I have not been looking forward to my birthday this year. If I’m honest
it’s been a shadow hanging over me for the past few years as I’ve got
ever closer to the big 4-0. It doesn’t matter how many times I have told
myself, or others have told me, that a day or a number doesn’t make a
difference. I know in my head that it doesn’t, but in my heart I didn’t want to turn 40 without at least being pregnant. 40 just feels significant.
It is the age after which the chances of a successful pregnancy fall even lower. My biological clock has always been against me, considering I didn’t meet my husband until I was 35, so this is hardly a surprise or news to me.
I keep saying that I trust that God is in control, and that biological clocks and statistics aren’t an obstacle to Him … but how much do I actually believe that? My reluctance to turn 40 suggests I put more weight in the statistics than I do in my creator.
So it was with a reluctant heart that I counted the months towards my 40th. By spring I knew that I wouldn’t be a Mum in my 30s but I kept hoping and praying that I would be pregnant by the big day. I clearly heard God tell me not to worry about milestones so I tried not to, I stopped counting the months to my birthday and tried to look forward to it. Yet it hung there, in the shadows, a day that should be celebrated but in truth one that I was dreading.
I didn’t want a party as I wasn’t in the mood for celebrating it, and was worried I would cry, but I still wanted to mark the day and to give myself something to look forward to.
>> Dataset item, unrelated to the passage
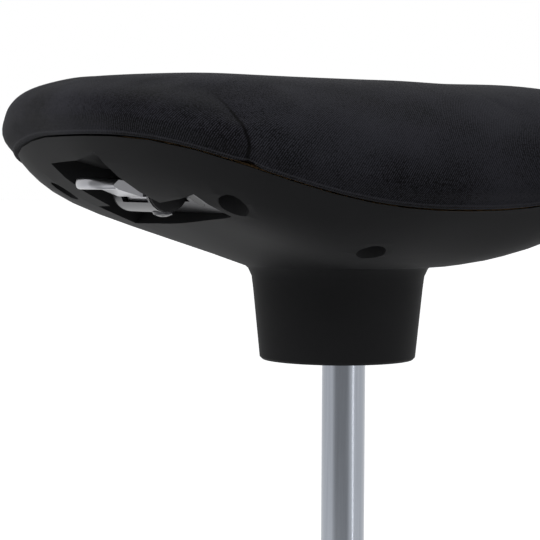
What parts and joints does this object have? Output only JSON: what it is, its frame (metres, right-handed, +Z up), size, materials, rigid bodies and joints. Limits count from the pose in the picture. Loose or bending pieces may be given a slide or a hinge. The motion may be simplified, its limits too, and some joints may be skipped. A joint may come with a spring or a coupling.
{
  "type": "saddle stool",
  "caption": "Saddle stool: padded seat with raised wings in a moulded shell, on a swivelling gas lift with a hand lever under one wing and a weighted round foot.",
  "frame": {"origin": "on the floor under the middle of the column", "axes": "+Z up; the sitter faces -Y; the sitter's right hand, with the height lever, is on the -X side"},
  "size_m": [0.422, 0.39, 0.7134],
  "materials": {
    "fabric": "fine black upholstery twill",
    "black_plastic": "finely textured moulded plastic, satin black",
    "black_rubber": "matt black rubber",
    "natural_plastic": "natural acetal, off white",
    "plywood": "moulded beech plywood, unfinished",
    "satin_chrome": "satin bright chromium",
    "bright_metal": "bright plated die casting",
    "painted_steel": "black powder coat",
    "plain_steel": "zinc-plated or bare steel",
    "black_steel": "blackened steel"
  },
  "bodies": {
    "stand": {"foot_ring": "black_rubber", "base_plate": "plain_steel", "base_hub": "plain_steel", "base_screw_1": "black_steel", "base_screw_2": "black_steel", "base_screw_3": "black_steel", "base_screw_4": "black_steel", "base_cover": "satin_chrome", "outer_tube": "painted_steel", "guide_sleeve": "natural_plastic", "tube_collar": "black_plastic", "base_collar": "black_plastic", "lower_washer": "plain_steel"},
    "rod": {"ball_cage": "plain_steel", "upper_washer": "plain_steel", "piston_rod": "satin_chrome", "retaining_clip": "black_steel", "bump_stop": "black_rubber", "piston": "plain_steel", "piston_seal": "black_rubber"},
    "seat": {"seat_cushion": "fabric", "seat_shell": "black_plastic", "front_end_cap": "black_plastic", "rear_end_cap": "black_plastic", "cable_housing": "black_plastic", "cylinder_seal": "black_rubber", "cable_clip_1": "natural_plastic", "cable_clip_2": "natural_plastic", "seat_pan": "plywood", "gas_cylinder": "satin_chrome", "lever_bracket": "bright_metal", "taper_socket": "plain_steel", "pivot_pin": "plain_steel", "return_spring": "plain_steel", "release_head": "plain_steel", "arm_pin": "plain_steel", "cable_wire": "plain_steel", "seat_bracket": "black_steel", "bracket_bolt_1": "black_steel", "bracket_bolt_2": "black_steel", "bracket_bolt_3": "black_steel", "bracket_bolt_4": "black_steel", "lever_bracket_screw_1": "black_steel", "lever_bracket_screw_2": "black_steel", "shell_screw_1": "black_steel", "shell_screw_2": "black_steel", "shell_screw_3": "black_steel", "shell_screw_4": "black_steel", "shell_screw_5": "black_steel", "shell_screw_6": "black_steel"},
    "lever": {"height_lever": "bright_metal"},
    "release_arm": {"release_arm": "plain_steel"},
    "release_button": {"release_button": "bright_metal"}
  },
  "joints": [
    {"name": "seat_swivel", "type": "hinge", "parent": "stand", "child": "rod", "pos_m": [0, 0, 0.03], "axis": [0, 0, 1], "continuous": true},
    {"name": "seat_height", "type": "slide", "parent": "rod", "child": "seat", "axis": [0, 0, 1], "range_m": [-0.13, 0.1]},
    {"name": "lever_lift", "type": "hinge", "parent": "seat", "child": "lever", "pos_m": [-0.142, -0.014, 0.644], "axis": [0, 1, 0], "range_deg": [0, 12], "stiffness_Nm_per_rad": 0.6, "springref_deg": -17.19},
    {"name": "arm_turn", "type": "hinge", "parent": "seat", "child": "release_arm", "pos_m": [0.018, 0, 0.64], "axis": [0, -1, 0], "range_deg": [0, 9.3], "stiffness_Nm_per_rad": 0.05, "springref_deg": -28.65},
    {"name": "button_press", "type": "slide", "parent": "seat", "child": "release_button", "axis": [0, 0, -1], "range_m": [0, 0.0029], "stiffness_N_per_m": 200, "springref_m": -0.005}
  ],
  "couplings": [
    {"joint": "arm_turn", "follows": "lever_lift", "ratio": 0.75},
    {"joint": "button_press", "follows": "lever_lift", "m_per_rad": 0.01337}
  ]
}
We planned a lovely weekend away in a rustic chalet, by a lake with our own private dock. In the end it was perfect. I will say now that I had a lovely birthday, I felt loved and cared for and no different from 39 years and 364 days old! We hiked and we relaxed, we had a massage in the chalet and read our books by the lake. We explored the local farmer’s market, enjoyed the sauna and hot tub and ate good food. It was special and memorable.
My period also came. I cried. In fact I sobbed. It felt so unfair, like a cruel joke. I knew it was a possibility, of course I did. I had also hoped that this time, this birthday, I would finally get the gift I’ve been wanting for so long … the gift of a positive pregnancy test. At the very least could it not have come a few days either side of my actual birthday? I railed against God. I kept asking why. Why today? Why was this his gift to me?
My husband told me that I could see it as a gift – a reminder that I am still able to have children. My menstrual cycle is still regular, I haven’t reached menopause, there is no biological reason why I can’t conceive and have healthy children. I didn’t want to hear that then. I was upset and angry. Nevertheless I keep coming back to these words and realize that they are true. I’ve started to give thanks for my regular cycle, and for this reminder on the day I hit the big milestone, that it’s all about perspective. I can choose to complain and be sad and angry. Or I can choose to celebrate that I still have the chance. I can choose to trust God and His power. He knitted me together in my mother’s womb, and He can open up my womb and knit my child together, in His timing and His way. I choose to trust and I choose to hope. And I choose to celebrate.